As you know, and I've posted about for the past two threads, my chick Wigwam has a night peeping problem, which is most likely due to attachment to me. 
My constant running to her when she starts peeping has made her get into the habit of calling me for no reason when nightfall approaches. Tell me if you think this is correct or not.

Her other obnoxious habits include being the queen of the roost.
I witnessed Atari happily hop onto the roost bar and settle down for a quick rest. I then observed Wigwam doing quirky little jumps near the roost bar. It looked like she was going to jump up there, until I noticed every time she hopped up she would peck at Atari's feet. She did this three times until she made Atari lose her balance and the poor barred rock came crashing down. After that she majestically flapped up there and looked around at any other chick daring to threaten her kingdom. 
Jeez. All the other servants (I mean chicks) have to sleep on the floor. I've also seen Wigwam peck the other chicks. She's definitely in charge.

My point is, why the heck would Wigwam peep so loud at night, scared, when she's the total boss of all her flockmates? The other 3 are so tolerant...is miss spoiled here is completely lacking coping skills. Any suggestions?


----------



## dawg53 (Aug 25, 2015)

My final response to you is not to worry about it and let the darn chickens be chickens.


----------



## Wigwam7 (Mar 29, 2017)

dawg53 said:


> My final response to you is not to worry about it and let the darn chickens be chickens.

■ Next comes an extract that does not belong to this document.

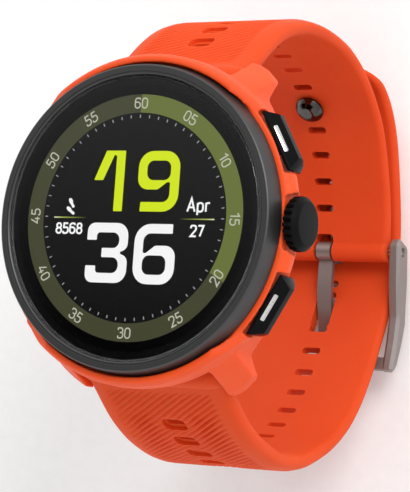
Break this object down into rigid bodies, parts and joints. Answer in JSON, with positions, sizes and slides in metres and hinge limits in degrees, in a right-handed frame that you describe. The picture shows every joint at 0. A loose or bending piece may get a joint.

Oh, ok! Just making sure she isn't chronically ill or something. Thanks!


----------



## chickenqueen (Jan 9, 2016)

She is apparently at the top of the pecking order.If you want her to stop,you may have to isolate her for a few days then re-introduce her to the flock.It should change the flock dynamics.


----------



## Wigwam7 (Mar 29, 2017)

chickenqueen said:


> She is apparently at the top of the pecking order.If you want her to stop,you may have to isolate her for a few days then re-introduce her to the flock.It should change the flock dynamics.


Ok! I don't mind her attitude. Just the night peeping, haha


----------